Volvo
Nieuwe motoren bij Volvo
Van de 2.0 liter viercilinder motor komen zowel benzine- als dieselversies beschikbaar. Deze voorwiel aangedreven motoren zijn vanaf de opening van de IAA te bestellen en per productieweek 46 van 2013 leverbaar. De nieuwe D4 motor komt op de V60 en de S60, zowel handgeschakeld als automaat, met de huidige fiscale regels in aanmerking voor het 20% bijtellingstarief (dat geldt ook volgend jaar). Bij de Volvo V70 en S80 geldt dit 20% bijtellingstarief voor de handgeschakelde nieuwe D4 motor.
Het gehele DRIVE-E-motorengamma, dat tijdens de ontwikkelingsfase ‘Volvo Engine Architecture' (VEA) heette, bestaat in principe uit twee viercilindermotoren: een common-rail dieselmotor en een direct ingespoten benzinemotor.
De DRIVE-E-dieselmotoren variëren in vermogen van 88 tot 169 kW (120 tot 230 pk); de benzinemotoren variëren van 103 tot meer dan 220 kW (140 tot meer dan 300 pk). Diverse niveaus waarop de turbo het vermogen verhoogt, bieden de flexibiliteit om het complete scala te bestrijken: van zuinige versies tot varianten met hoog vermogen en veel koppel. Om aan alle wensen van de klant te voldoen, krijgen sommige motoren extra vermogen door toepassing van elektrische assistentie of andere vooruitstrevende technologie.
In eerste instantie zijn de Volvo S60, V60 en XC60 leverbaar met drie motoren van de nieuwe motorenfamilie: de turbobenzinemotoren T6 (225 kW/306 pk) en T5 (171 kW/233 pk), en de turbodiesel D4 (133 kW/181 pk). Een nieuwe automatische achttrapstransmissie draagt bij aan de aandrijving en het bescheiden brandstofverbruik. De T5- en D4-motoren zijn ook beschikbaar voor de nieuwe Volvo V70, XC70 en S80.
De dieselmotoren zijn voorzien van de volledig nieuwe "i-Art"-technologie. Door de druk van elke brandstofinjector afzonderlijk te monitoren (in plaats van de druk met een enkele sensor in de common rail te meten) maakt i-Art het mogelijk om voortdurend, per verbrandingsslag, in elk van de vier cilinders de hoeveelheid ingespoten brandstof te controleren en aan te passen.
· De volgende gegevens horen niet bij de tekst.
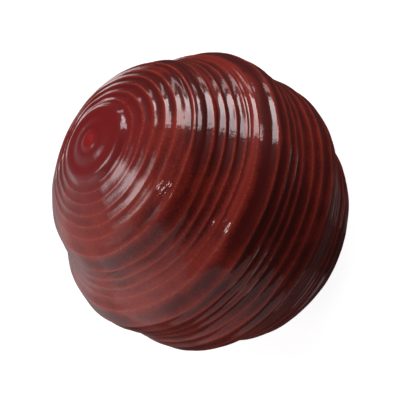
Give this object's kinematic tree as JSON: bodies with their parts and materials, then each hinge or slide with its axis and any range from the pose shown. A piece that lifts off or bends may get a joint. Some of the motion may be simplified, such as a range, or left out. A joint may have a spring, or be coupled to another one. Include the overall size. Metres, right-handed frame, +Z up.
{
  "type": "ceramic ball",
  "caption": "Hollow wheel-thrown ceramic ball of lawn-bowl size with throwing ridges, a glossy oxblood glaze, an unglazed foot ring and a vent hole.",
  "frame": {"origin": "centre of the foot ring, on the surface that the ball stands on", "axes": "+Z up the throwing axis, from the foot ring to the closed pole; X and Y are free, because the solids are round about Z"},
  "size_m": [0.124, 0.124, 0.1258],
  "materials": {
    "oxblood_glaze": "glossy, rust on the ridge crests",
    "stoneware": "unglazed, fired",
    "slip": "unglazed, fired"
  },
  "bodies": {
    "root": {"upper_shell": "stoneware", "lower_shell": "stoneware", "seam_slip": "slip", "seam_coil": "stoneware", "glaze_coat": "oxblood_glaze"}
  },
  "joints": []
}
Elke injector is voorzien van een kleine computer die de inspuitdruk bewaakt. Met behulp van die informatie spuit het i-Art-systeem de ideale hoeveelheid brandstof in tijdens elke verbrandingscyclus. De combinatie van hogere inspuitdruk en i-Art-technologie belooft een lager brandstofverbruik, aanzienlijk lagere emissies, uitstekende prestaties en een krachtig, karakteristiek motorgeluid.
Doordat de compressor in de lage toerenregionen voor extra koppel zorgt, zou de benzinemotor voelen als een grotere atmosferische krachtbron. De mechanische compressor treedt bij lage toerentallen direct in werking en de turbo valt in zodra de luchtstroming op gang komt.
Andere verbeteringen aan de DRIVE-E-benzinemotoren zijn onder meer reductie van inwendige wrijving door bijvoorbeeld kogellagers op de nokkenas, continu variabele kleptiming en intelligent warmtemanagement met een volledig variabele elektrische waterpomp.
De DRIVE-E-motoren zijn al vanaf de ontwikkeling voorbereid op de toekomstige toepassing van elektrische assistentiesystemen. Belangrijke onderdelen (zoals de Integrated Starter Generator) kunnen eenvoudig worden aangesloten. En de compacte afmetingen van de viercilindermotoren maken het mogelijk dat een elektromotor kan worden gemonteerd in zowel de voor- als de achterzijde van de auto. Het accupakket wordt in het midden van de auto gemonteerd.